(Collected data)
=-=-=-=-=

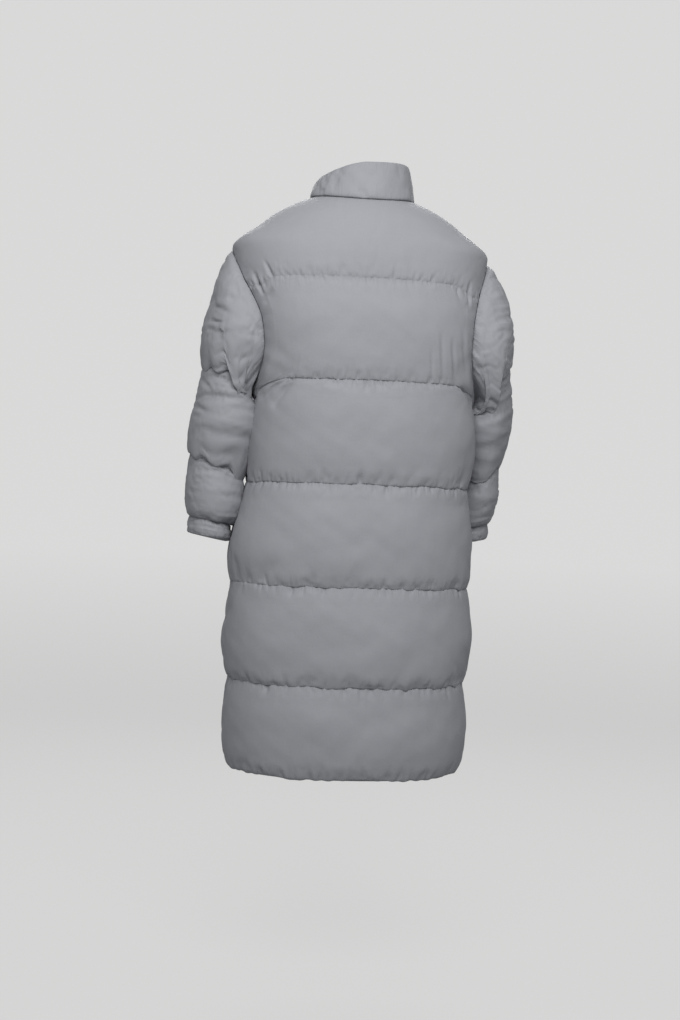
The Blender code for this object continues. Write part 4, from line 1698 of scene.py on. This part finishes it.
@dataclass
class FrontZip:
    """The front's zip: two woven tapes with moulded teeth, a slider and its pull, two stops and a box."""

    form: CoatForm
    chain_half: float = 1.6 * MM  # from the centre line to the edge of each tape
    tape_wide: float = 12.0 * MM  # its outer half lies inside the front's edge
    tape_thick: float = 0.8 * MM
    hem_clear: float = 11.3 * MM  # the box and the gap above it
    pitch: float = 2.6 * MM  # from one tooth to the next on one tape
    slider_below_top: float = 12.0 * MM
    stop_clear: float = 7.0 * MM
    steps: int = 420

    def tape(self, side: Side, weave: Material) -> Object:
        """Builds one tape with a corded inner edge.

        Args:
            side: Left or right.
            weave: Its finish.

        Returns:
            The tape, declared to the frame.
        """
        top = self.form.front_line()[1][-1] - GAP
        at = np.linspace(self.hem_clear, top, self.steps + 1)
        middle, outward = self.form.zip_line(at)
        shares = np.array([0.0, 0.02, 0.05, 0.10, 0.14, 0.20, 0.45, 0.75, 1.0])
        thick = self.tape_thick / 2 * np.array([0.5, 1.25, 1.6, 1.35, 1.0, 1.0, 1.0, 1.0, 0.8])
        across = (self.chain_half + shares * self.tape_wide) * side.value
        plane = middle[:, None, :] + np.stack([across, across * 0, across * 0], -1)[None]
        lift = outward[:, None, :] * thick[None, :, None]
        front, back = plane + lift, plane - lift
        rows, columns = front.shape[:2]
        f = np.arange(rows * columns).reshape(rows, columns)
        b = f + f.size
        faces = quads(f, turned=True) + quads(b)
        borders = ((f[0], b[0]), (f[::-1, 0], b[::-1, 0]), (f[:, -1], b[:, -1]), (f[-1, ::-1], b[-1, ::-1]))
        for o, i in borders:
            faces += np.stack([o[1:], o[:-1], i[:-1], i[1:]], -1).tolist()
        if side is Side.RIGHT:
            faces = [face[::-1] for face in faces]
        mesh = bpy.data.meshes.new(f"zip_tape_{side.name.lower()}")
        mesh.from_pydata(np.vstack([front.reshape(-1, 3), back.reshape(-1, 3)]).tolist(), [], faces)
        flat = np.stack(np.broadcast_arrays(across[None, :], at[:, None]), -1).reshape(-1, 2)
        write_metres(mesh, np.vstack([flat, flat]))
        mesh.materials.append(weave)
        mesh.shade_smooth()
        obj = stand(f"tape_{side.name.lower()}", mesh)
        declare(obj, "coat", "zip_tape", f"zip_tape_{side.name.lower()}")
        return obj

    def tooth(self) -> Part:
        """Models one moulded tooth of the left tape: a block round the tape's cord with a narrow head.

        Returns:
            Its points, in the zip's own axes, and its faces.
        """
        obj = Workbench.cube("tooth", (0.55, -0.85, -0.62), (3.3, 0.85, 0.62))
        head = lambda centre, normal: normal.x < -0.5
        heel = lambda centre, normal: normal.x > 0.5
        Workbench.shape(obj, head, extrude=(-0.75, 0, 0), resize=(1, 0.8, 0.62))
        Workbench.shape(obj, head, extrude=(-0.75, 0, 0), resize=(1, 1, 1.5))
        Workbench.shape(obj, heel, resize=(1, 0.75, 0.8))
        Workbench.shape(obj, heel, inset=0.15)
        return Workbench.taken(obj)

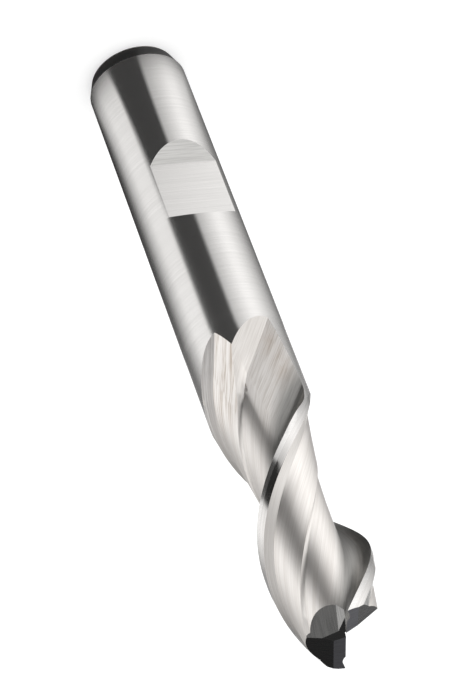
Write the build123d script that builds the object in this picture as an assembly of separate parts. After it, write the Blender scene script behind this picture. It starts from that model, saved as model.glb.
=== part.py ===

=-=-=-=-=

_Short task:_
Please quote nothing but the lines from the line with "Write the build123d" through the end of the data above, exactly as written, ends included.

_Task result:_
Write the build123d script that builds the object in this picture as an assembly of separate parts. After it, write the Blender scene script behind this picture. It starts from that model, saved as model.glb.
=== part.py ===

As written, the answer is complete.